Верно одно: даже до Праги не довёз я своих наивных восторгов и вдохновений. Всё так трудно – так иначе, чем я думал (речь о разочаровании по поводу возможного и будто бы спасительного соединения с католичеством – примечание автора). Но иначе ведь и быть не могло. Московские церковные бандиты, по газетам, свергли патриарха, а за духовными палачами не замедлят и светские. Значит, новый разрыв с официальной русской церковью неизбежен, и исключительное значение получает всё происходящее в церкви. Какая страшная ответственность. Господи, просвети и благослови! О Феде ничего. Господи, дай его нам увидать здесь! Аминь».
Фёдор Сергеевич Булгаков, старший сын отца Сергия, так и не смог выехать из России. Будучи женатым на дочери М. Нестерова, он прожил всю оставшуюся жизнь в Москве.
11
А теперь, на наш взгляд, самое ценное, что оставил нам в наследие этот удивительный авва.
«Моё основное чувство этой жизни определяется, с одной стороны, моей безграничной церковностью и верностью Церкви – в её конкретном образе Православия, на служение которому я отдал все свои силы, с того времени, как возвратился в церковь, но, с другой, чувством моей духовной свободы и её долгом (если так можно сказать) как основным условием и самой стихией моей церковности: «где Дух Господень, там свобода» – этот высший дар Божий и… служение. И то, и другое для меня тождественно: грехи против свободы суть грехи против православия и церкви, и наоборот, духовное самопорабощение, во имя чего бы оно ни принималось, есть хула на Духа Святаго, которая не простится ни в сём веке, ни в будущем.

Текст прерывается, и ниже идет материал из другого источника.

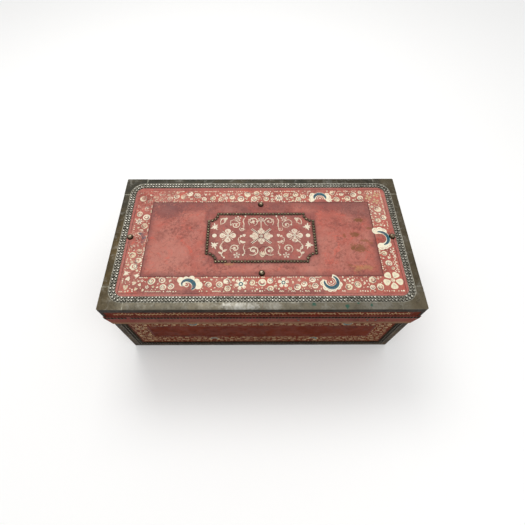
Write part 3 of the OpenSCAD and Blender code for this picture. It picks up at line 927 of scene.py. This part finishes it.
class Paint:
    """Thin closed plates of paint of one colour on one surface; sizes in millimetres."""

    def __init__(self, surface):
        self.surface = surface
        self.verts, self.faces, self.wear, self.tint = [], [], [], []

    def add(self, points, lift, wear, tint):
        for u, v in points:
            self.verts.append(self.surface.at(u * MM, v * MM, lift * MM))
        for u, v in points:
            self.verts.append(self.surface.at(u * MM, v * MM, -0.3 * MM))
        self.wear += [wear] * (2 * len(points))
        self.tint += [tint] * (2 * len(points))

    def shape(self, outline, lift=0.2, wear=0.2, tint=1.0):
        n, start = len(outline), len(self.verts)
        self.add(outline, lift, wear, tint)
        self.faces.append(tuple(range(start, start + n)))
        self.faces.append(tuple(range(start + 2 * n - 1, start + n - 1, -1)))
        for i in range(n):
            j = (i + 1) % n
            self.faces.append((start + i, start + n + i, start + n + j, start + j))

    def stroke(self, line, width, lift=0.2, wear=0.2, tint=1.0):
        """A brush stroke; width is a number or a function of the share travelled."""
        count = len(line)
        left, right = [], []
        for i, (u, v) in enumerate(line):
            before, after = line[max(i - 1, 0)], line[min(i + 1, count - 1)]
            du, dv = after[0] - before[0], after[1] - before[1]
            long = math.hypot(du, dv) or 1
            half = (width(i / (count - 1)) if callable(width) else width) / 2
            half = max(half, 0.12)
            left.append((u - dv / long * half, v + du / long * half))
            right.append((u + dv / long * half, v - du / long * half))
        start = len(self.verts)
        self.add(left + right, lift, wear, tint)
        low = start + 2 * count
        for i in range(count - 1):
            a, b = start + i, start + count + i
            c, d = low + i, low + count + i
            self.faces.append((a, a + 1, b + 1, b))
            self.faces.append((c, d, d + 1, c + 1))
            self.faces.append((a, c, c + 1, a + 1))
            self.faces.append((b, b + 1, d + 1, d))
        for i in (0, count - 1):
            a, b = start + i, start + count + i
            self.faces.append((a, b, low + count + i, low + i))

    def done(self, name, material, slot):
        piece(name, self.verts, self.faces, material, self.surface.body, slot, smooth=False,
              wear=self.wear, tint=self.tint)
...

И вот это-то тождество устраняло во мне «православизм» (в качестве и вместо православия), рабство и фетишизм, а вместе вносило и известный релятивизм в отношении ко всей церковной конкретности. А во всей совокупности такое чувство жизни отделяло меня от той церковной среды, в которой я жил и которая была проникнута абсолютизированием относительного, угашением духа и его творческой стихии ради вещелюбия и властолюбия, которому соответствовало на другой стороне раболепство.
Вот почему я всегда – и могу сказать, чем дальше тем больше – чувствовал себя чужим среди своих: «во своя прииде, и свои Его не прияша». Так было в земной жизни Господа в его отношении к хранителям закона, который Он пришёл не нарушить, но исполнить. И в этом первообразе почерпает вдохновение всякая живая душа.
Однако спешу оговориться, что эта чуждость проистекала не из самомнения и притязательности, но из глубочайшей любви и верности церковной, которая всяческий компромисс и рабство ощущает как измену.
Любовь к Церкви рождает и предполагает послушание, но послушание любви, а не страха, почитания, а не лести и всегда остаёшься здесь в неустойчивом равновесии, в страхе оступиться то в ту, то в другую сторону. Таково было и есть моё основное чувство жизни в Церкви.
И все-таки я должен сознаться, что по личной слабости своего характера, застенчивости, доходящей до робости, до «страха иудейска», я считаю, что я всё-таки грешил скорее в сторону самопорабощения, чем дерзновения (как это, может быть, казалось иным в соответствии сложившейся моей репутации «еретика»). Однако должен прибавить, что если я, может быть, рабствовал и малодушествовал в церковной эмпирии, ради «экономии» и мира, во избежание мелких трений, то совесть меня не упрекает в уступках в той области, к которой я чувствую себя наиболее призванным и ответственным: в богословствовании и проповеди. Здесь я был всегда самим собой и хочу себе остаться верен до смерти.
Это чувство исторического релятивизма, которое у меня есть в отношении к исторической Церкви, существующей, развивающейся и определяющейся в пространстве и времени, совершенно не связано с каким-то пренебрежением или недооценкой важности, ценности и необходимости её форм и установлений, каким-то своеволием или снобизмом. Чувствую глубокое отвращение и к тому и другому, в своей инстинктивной наследственной, но и сознательной законопослушности, а главное, в том мистическом реализме, которым моё отношение к Церкви определяется. Для меня мистическое содержание исторических форм от них неотделимо, оно в такой мере самоочевидно и подлинно, что не является даже вопроса о возможности их разделения всяческим иконоборством. Однако это не мешает и не противоречит различению в исторической оболочке элементов разной важности и вообще вносит в их расценку и исторический коэффициент.